Algorithmic and Systematic Trading

Systematic trading uses pre-coded rules to generate entries and exits. These systems can be simple moving average crossovers or complex statistical models. They’re often built and tested with historical data, forward-walk validation, and live trial periods. Execution is usually automated, reducing emotional impact. Algorithmic strategies can include arbitrage, market making, or mean-reversion systems. Traders in this space spend more time building, testing, and optimizing than executing. While the barrier to entry is higher due to coding and data requirements, the potential for scalable consistency is significant for those who build robust logic and test it thoroughly.

Strategy Selection Based on Lifestyle

The right trading type depends more on your available time, mindset, and emotional profile than on the “profit potential.” Full-time traders who thrive under pressure may prefer scalping or day trading.

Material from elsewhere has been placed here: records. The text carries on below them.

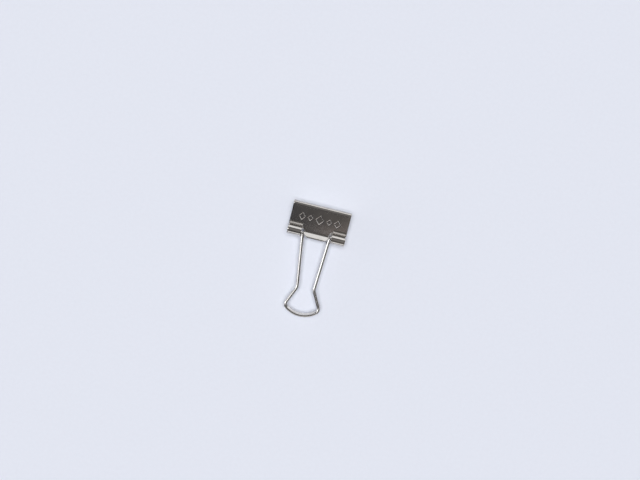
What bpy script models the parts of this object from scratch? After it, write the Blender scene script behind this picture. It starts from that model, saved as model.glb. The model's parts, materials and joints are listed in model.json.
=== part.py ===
"""A small steel binder clip, 19 mm wide, closed, with both wire handles folded forward.

Frame: X runs across the clip, along the rolls. +Y points from the mouth to the spine.
+Z is up. Z = 0 is the table that the clip lies on, and the origin is the centre of its footprint.
The real body is one bent strip of spring steel. It is cut here at its two bends, so that the jaws
can open: spine, front_jaw and rear_jaw. front_handle and rear_handle are bent from round wire.
Lengths are in metres and angles in radians.
"""

import math

import bmesh
import bpy
from mathutils import Matrix, Vector

# Sheet-steel body
BODY_WIDTH = 0.0190
SHEET = 0.00025
BODY_HEIGHT = 0.0086
BEND_RADIUS = 0.0010
BEND_CUT = 0.00006

# Rolls that hold the handles, and the mouth between them
ROLL_DIAMETER = 0.0034
ROLL_REACH = 0.00956
ROLL_INNER_END = 0.00505
ROLL_CURL = math.radians(318)
MOUTH_GAP = 0.00010

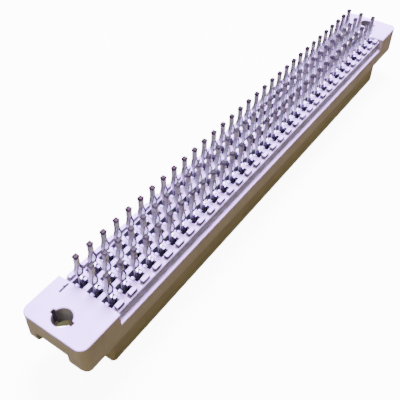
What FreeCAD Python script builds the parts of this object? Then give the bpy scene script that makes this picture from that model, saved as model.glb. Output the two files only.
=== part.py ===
import FreeCAD, Part
import os

from FreeCAD import Vector

# Three-row press-fit backplane connector, female, 96 positions.
# X runs along the rows, Y across them, Z up from the mating face to the board.
# The middle contact row lies on Y = 0.

# Contact grid
pitch = 2.54
column_count = 32
row_count = 3

# Housing heights above the mating face
housing_height = 10.3
collar_height = 5.0
field_recess = 0.6
ledge_drop = 2.15

# Housing plan
overall_length = 95.0
flange_width = 10.5
flange_corner_radius = 1.3
leg_end_radius = 1.0
field_length = 81.0
field_width = 9.2
plug_length = 84.0
plug_width = 8.6
plug_corner_radius = 0.5
plug_lead_chamfer = 0.25

# Fixing holes, each with two opposite keyways, and the nut slots below them
hole_spacing = 90.0
hole_line_offset = 0.3
hole_diameter = 2.8
keyway_width = 0.62
keyway_span = 3.6
flange_plate = 2.85
nut_slot_width = 5.4

# Standoff bars on the recessed field, one outside each end of a column
bar_length = 1.32
bar_width = 0.65
bar_gap = 0.26

# Pin-one mark: a short groove with a pointer, beside row one on the flange
mark_length = 1.6
mark_width = 0.14
mark_depth = 0.15
mark_pointer = 0.26
mark_gap = 0.3
mark_row_offset = 0.56

# Contact cavities: wide at the board side, drawn in to the mating mouth
cavity_length = 1.6
cavity_width = 1.85
mouth_length = 1.3
mouth_width = 1.15

# Contacts, each stamped flat from strip
strip_thickness = 0.55
tail_length = 4.7
tip_width = 0.62
shaft_width = 0.6
eye_base = 0.75
eye_length = 2.35
eye_width = 1.12
eye_wall = 0.3
neck_width = 0.42
shoulder_rise = 0.15
body_clearance = 0.02
fork_recess = 1.2
fork_depth = 4.2
fork_mouth = 0.66
tine_clearance = 0.08

# Heights that the named sizes give
collar_bottom = housing_height - collar_height
field_top = housing_height - field_recess
ledge_top = housing_height - ledge_drop
slot_ceiling = housing_height - flange_plate
cut_margin = 1.0


def column_x(index):
    return (index - (column_count - 1) / 2) * pitch


def row_y(index):
    return ((row_count - 1) / 2 - index) * pitch


def rounded_plate(length, width, radius, bottom, top):
    """Upright prism with rounded corners, centred on the Z axis."""
    plate = Part.makeBox(length, width, top - bottom, Vector(-length / 2, -width / 2, bottom))
    upright = [edge for edge in plate.Edges if is_upright(edge)]
    return plate.makeFillet(radius, upright)


def is_upright(edge):
    first, last = edge.Vertexes[0].Point, edge.Vertexes[-1].Point
    return abs(first.x - last.x) < 1e-6 and abs(first.y - last.y) < 1e-6


def edges_at_height(shape, height):
    return [edge for edge in shape.Edges
            if all(abs(vertex.Point.z - height) < 1e-6 for vertex in edge.Vertexes)]


def centred_box(length, width, bottom, top, x=0.0, y=0.0):
    return Part.makeBox(length, width, top - bottom, Vector(x - length / 2, y - width / 2, bottom))


def closed_face(points):
    return Part.Face(Part.makePolygon(points + points[:1]))


def make_collar():
    """Flanged upper part: plan corners and the lower end edges are rounded."""
    plan = rounded_plate(overall_length, flange_width, flange_corner_radius,
                         collar_bottom, housing_height)
    block = centred_box(overall_length, flange_width, collar_bottom, housing_height)
    lower_ends = [edge for edge in edges_at_height(block, collar_bottom)
                  if abs(abs(edge.CenterOfMass.x) - overall_length / 2) < 1e-6]
    return plan.common(block.makeFillet(leg_end_radius, lower_ends))


def make_plug():
    """Mating body, with a chamfer around the edge that enters first."""
    plan = rounded_plate(plug_length, plug_width, plug_corner_radius, 0.0, collar_bottom)
    block = centred_box(plug_length, plug_width, 0.0, collar_bottom)
    return plan.common(block.makeChamfer(plug_lead_chamfer, edges_at_height(block, 0.0)))


def make_bars():
    """Standoff bars, flush with the board face, along both edges of the field."""
    outer_row = row_y(0)
    bar_y = outer_row + cavity_width / 2 + bar_gap + bar_width / 2
    return [centred_box(bar_length, bar_width, field_top, housing_height, column_x(column), side * bar_y)
            for column in range(column_count) for side in (-1, 1)]


def make_field_cut():
    """Recess over the contact field that leaves the bars, and a ledge along each side."""
    top = housing_height + cut_margin
    recess = centred_box(field_length, flange_width + cut_margin, field_top, top)
    recess = recess.cut(make_bars())
    ledge_width = (flange_width - field_width) / 2
    ledges = [Part.makeBox(field_length, ledge_width + cut_margin, top - ledge_top,
                           Vector(-field_length / 2, edge, ledge_top))
              for edge in (field_width / 2, -field_width / 2 - ledge_width - cut_margin)]
    return [recess] + ledges


def make_fixing_cuts(side):
    """Keyed screw hole and the nut slot, open at the end face and below."""
    x = side * hole_spacing / 2
    bore = Part.makeCylinder(hole_diameter / 2, flange_plate + 2 * cut_margin,
                             Vector(x, hole_line_offset, slot_ceiling - cut_margin))
    keyway = centred_box(keyway_width, keyway_span, slot_ceiling - cut_margin,
                         housing_height + cut_margin, x, hole_line_offset)
    slot_length = (overall_length - plug_length) / 2
    slot = centred_box(slot_length + cut_margin, nut_slot_width, collar_bottom - cut_margin,
                       slot_ceiling, side * (plug_length + slot_length + cut_margin) / 2, hole_line_offset)
    return [bore, keyway, slot]


def make_mark_cut():
    """Groove beside the first row, with a small pointer at its middle."""
    bottom = housing_height - mark_depth
    top = housing_height + cut_margin
    x = -field_length / 2 - mark_gap - mark_length / 2
    y = row_y(0) + mark_row_offset
    groove = centred_box(mark_length, mark_width, bottom, top, x, y)
    pointer = closed_face([Vector(x - mark_pointer / 2, y, bottom), Vector(x + mark_pointer / 2, y, bottom),
                           Vector(x, y + mark_pointer, bottom)])
    return groove.fuse(pointer.extrude(Vector(0, 0, top - bottom)))


def make_cavity(x, y):
    """Through cavity with drafted walls, from the mating mouth up to the field."""
    return Part.makeWedge(x - mouth_length / 2, 0.0, y - mouth_width / 2,
                          y - cavity_width / 2, x - cavity_length / 2,
                          x + mouth_length / 2, field_top, y + mouth_width / 2,
                          y + cavity_width / 2, x + cavity_length / 2)


def make_cavities():
    """The wedge primitive grows along Y, so each cavity is turned to grow along Z."""
    cavities = []
    for column in range(column_count):
        for row in range(row_count):
            cavity = make_cavity(column_x(column), -row_y(row))
            cavity.rotate(Vector(0, 0, 0), Vector(1, 0, 0), 90)
            cavities.append(cavity)
    return cavities


def make_wells():
    """Clear way above each cavity, also where the recessed field ends short of it."""
    return [centred_box(cavity_length, cavity_width, field_top, housing_height + cut_margin,
                        column_x(column), row_y(row))
            for column in range(column_count) for row in range(row_count)]


def make_housing():
    housing = make_collar().fuse(make_plug())
    housing = housing.cut(make_field_cut())
    housing = housing.cut(make_fixing_cuts(-1) + make_fixing_cuts(1))
    housing = housing.cut(make_mark_cut())
    housing = housing.cut(Part.makeCompound(make_wells()))
    return housing.cut(Part.makeCompound(make_cavities())).removeSplitter()


def cavity_half_length(z):
    """Half the length of a cavity at a height above the mating face."""
    return (mouth_length + (cavity_length - mouth_length) * z / field_top) / 2


def contact_outline():
    """Right half of the contact, from the tip down to the fork, as X and Z pairs."""
    tip = housing_height + tail_length
    eye_bottom = housing_height + eye_base
    eye_middle = eye_bottom + eye_length / 2
    shoulder = field_top + shoulder_rise
    fork_bottom = fork_recess
    return [(tip_width / 2, tip),
            (shaft_width / 2, eye_bottom + eye_length),
            (eye_width / 2, eye_middle),
            (neck_width / 2, eye_bottom),
            (neck_width / 2, shoulder),
            (cavity_length / 2 - body_clearance, shoulder),
            (cavity_half_length(fork_bottom) - tine_clearance, fork_bottom),
            (fork_mouth / 2, fork_bottom),
            (0.0, fork_bottom + fork_depth)]


def eye_outline():
    """Opening of the compliant eye, with limbs of even width on both sides."""
    eye_bottom = housing_height + eye_base
    half_length = eye_length / 2 - eye_wall
    middle = eye_bottom + eye_length / 2
    half_width = eye_width / 2 - eye_wall
    return [(0.0, middle + half_length), (half_width, middle),
            (0.0, middle - half_length), (-half_width, middle)]


def strip_face(outline, y):
    return closed_face([Vector(x, y, z) for x, z in outline])


def make_contact():
    right = contact_outline()
    left = [(-x, z) for x, z in reversed(right[:-1])]
    back = -strip_thickness / 2
    blank = strip_face(right + left, back).cut(strip_face(eye_outline(), back))
    return blank.extrude(Vector(0, strip_thickness, 0)).Solids[0]


def make_contact_column(contact, column):
    copies = []
    for row in range(row_count):
        copy = contact.copy()
        copy.translate(Vector(column_x(column), row_y(row), 0))
        copies.append(copy)
    return Part.makeCompound(copies)


def main():
    os.makedirs("parts", exist_ok=True)
    make_housing().exportStep("parts/housing.step")
    contact = make_contact()
    for column in range(column_count):
        make_contact_column(contact, column).exportStep(f"parts/contact_column_{column + 1:02d}.step")


main()
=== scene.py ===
import math

import bmesh
import bpy
from mathutils import Matrix, Vector


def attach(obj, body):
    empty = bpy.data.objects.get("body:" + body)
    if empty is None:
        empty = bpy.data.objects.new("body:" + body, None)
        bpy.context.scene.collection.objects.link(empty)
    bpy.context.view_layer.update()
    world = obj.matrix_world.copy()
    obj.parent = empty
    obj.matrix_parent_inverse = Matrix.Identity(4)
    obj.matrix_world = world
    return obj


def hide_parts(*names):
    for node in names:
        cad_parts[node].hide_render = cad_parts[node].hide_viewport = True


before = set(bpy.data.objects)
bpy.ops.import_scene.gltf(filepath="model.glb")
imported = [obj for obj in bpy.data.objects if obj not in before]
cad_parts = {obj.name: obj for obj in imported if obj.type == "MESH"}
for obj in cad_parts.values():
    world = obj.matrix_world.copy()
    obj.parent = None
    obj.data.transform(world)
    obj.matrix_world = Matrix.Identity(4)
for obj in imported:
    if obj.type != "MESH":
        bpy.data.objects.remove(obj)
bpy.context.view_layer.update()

# Three-row press-fit backplane connector, standing on its mating face.
# X runs along the rows, Y across them and Z up from the mating face; the middle row is on Y = 0.
# Sizes and places are in millimetres unless a comment says otherwise, and MM turns them into metres.
MM = 0.001

# Contact grid
PITCH = 2.54
COLUMNS = 32
ROWS = 3

# Heights of the housing's faces, of its plug's chamfer and of the contacts' tips
BOARD_FACE = 10.3
FIELD = 9.7
PLUG_CHAMFER = 0.25
TIP = 15.0

# Plan of the housing: just inside the end and the side of the recessed field, the plug's end,
# and a screw hole
FIELD_END = 40.45
FIELD_SIDE = 4.55
PLUG_END = 42.0
FIXING_X = 45.0
FIXING_Y = 0.3

# Pin-one mark: a box around it, its middle, a reach just past the sides of its pointer,
# and the way that the mark is moved along Y and its pointer along X too
MARK_X = (-42.6, -40.7)
MARK_Y = (2.8, 3.6)
MARK_FOOT = BOARD_FACE - 0.3
MARK_MIDDLE = -41.6
POINTER_REACH = 0.2
MARK_SHIFT = 0.17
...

Part-time traders with other jobs are often better served by swing or position trading. Those who enjoy data and automation gravitate toward system building. Each method has a different time demand, drawdown profile, and learning curve. The worst outcome is blending methods with no structure—jumping between styles usually leads to inconsistent performance and unclear results. Traders who pick one style, test it deeply, and commit to refining it tend to outlast those who chase what worked last week.

Strategy Implementation

Every trading type requires rules. Whether you scalp futures, swing trade equities, or hold long-term FX positions, the structure matters more than the tool. Write down entries, exits, stop logic, and size rules. Backtest what you can. Forward test with small capital. Only scale after real results show consistency. Matching your strategy type to your schedule, risk profile, and skill set is more important than picking a strategy based on social proof or screen captures. Execution beats intention, and consistency beats complexity.